## REQUIREMENT
How does the data below read from its first line through the line containing "const FILM = 0.5;"? Print those lines exactly.

## RAW DATA
[START]

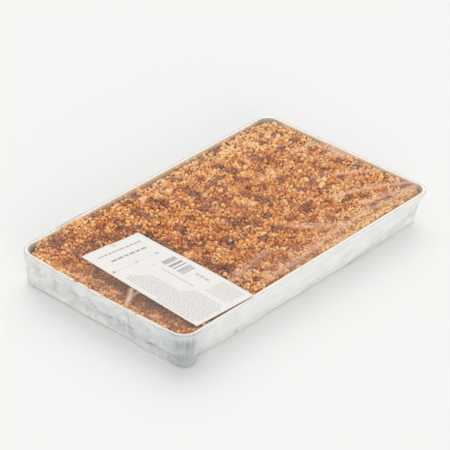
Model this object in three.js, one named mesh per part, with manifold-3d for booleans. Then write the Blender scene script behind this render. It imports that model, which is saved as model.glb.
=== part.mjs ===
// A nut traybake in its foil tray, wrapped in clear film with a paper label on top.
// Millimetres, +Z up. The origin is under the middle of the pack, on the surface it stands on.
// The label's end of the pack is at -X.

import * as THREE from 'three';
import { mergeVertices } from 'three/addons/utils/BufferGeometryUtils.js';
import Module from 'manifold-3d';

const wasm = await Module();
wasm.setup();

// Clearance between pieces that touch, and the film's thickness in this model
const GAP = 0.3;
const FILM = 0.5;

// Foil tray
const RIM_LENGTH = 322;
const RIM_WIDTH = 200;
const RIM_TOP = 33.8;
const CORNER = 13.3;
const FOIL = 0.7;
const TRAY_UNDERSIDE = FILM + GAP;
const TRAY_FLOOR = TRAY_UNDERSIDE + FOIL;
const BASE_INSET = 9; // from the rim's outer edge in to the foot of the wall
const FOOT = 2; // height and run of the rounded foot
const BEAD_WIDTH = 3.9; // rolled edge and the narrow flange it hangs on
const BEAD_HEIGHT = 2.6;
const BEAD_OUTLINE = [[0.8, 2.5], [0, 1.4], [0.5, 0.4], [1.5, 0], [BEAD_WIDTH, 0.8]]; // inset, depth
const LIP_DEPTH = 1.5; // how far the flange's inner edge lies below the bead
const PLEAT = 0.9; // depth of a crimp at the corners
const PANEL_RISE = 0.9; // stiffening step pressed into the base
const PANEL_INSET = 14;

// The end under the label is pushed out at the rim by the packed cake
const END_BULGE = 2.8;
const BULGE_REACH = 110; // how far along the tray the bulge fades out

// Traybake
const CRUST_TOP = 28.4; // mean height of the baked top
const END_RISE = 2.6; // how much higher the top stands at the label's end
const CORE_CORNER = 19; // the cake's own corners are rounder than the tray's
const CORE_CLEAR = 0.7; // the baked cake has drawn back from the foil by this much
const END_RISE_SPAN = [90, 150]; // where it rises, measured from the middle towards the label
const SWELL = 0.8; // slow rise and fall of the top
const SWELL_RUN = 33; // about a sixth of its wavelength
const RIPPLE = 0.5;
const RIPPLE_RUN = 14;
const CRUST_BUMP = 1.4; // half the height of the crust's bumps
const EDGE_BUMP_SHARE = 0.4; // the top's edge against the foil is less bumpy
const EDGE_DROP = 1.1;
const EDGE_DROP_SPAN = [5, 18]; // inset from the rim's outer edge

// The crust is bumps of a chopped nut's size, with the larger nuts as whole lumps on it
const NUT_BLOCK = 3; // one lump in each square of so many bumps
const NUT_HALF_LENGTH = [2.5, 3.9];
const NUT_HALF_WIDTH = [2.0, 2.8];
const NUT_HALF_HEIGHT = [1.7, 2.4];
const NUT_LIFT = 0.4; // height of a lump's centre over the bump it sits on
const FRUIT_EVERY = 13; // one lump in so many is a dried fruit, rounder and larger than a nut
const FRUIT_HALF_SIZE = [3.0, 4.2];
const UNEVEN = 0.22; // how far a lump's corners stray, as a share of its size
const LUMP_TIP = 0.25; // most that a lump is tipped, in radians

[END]

## PROBLEM SOLUTION
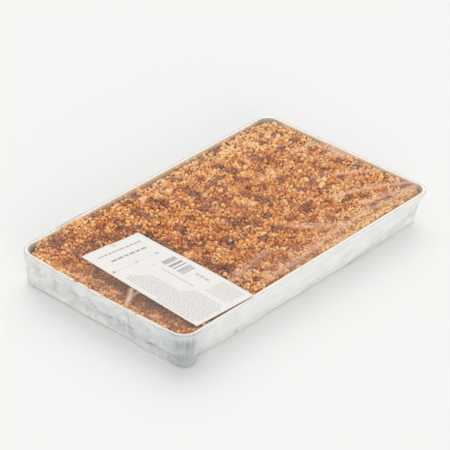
Model this object in three.js, one named mesh per part, with manifold-3d for booleans. Then write the Blender scene script behind this render. It imports that model, which is saved as model.glb.
=== part.mjs ===
// A nut traybake in its foil tray, wrapped in clear film with a paper label on top.
// Millimetres, +Z up. The origin is under the middle of the pack, on the surface it stands on.
// The label's end of the pack is at -X.

import * as THREE from 'three';
import { mergeVertices } from 'three/addons/utils/BufferGeometryUtils.js';
import Module from 'manifold-3d';

const wasm = await Module();
wasm.setup();

// Clearance between pieces that touch, and the film's thickness in this model
const GAP = 0.3;
const FILM = 0.5;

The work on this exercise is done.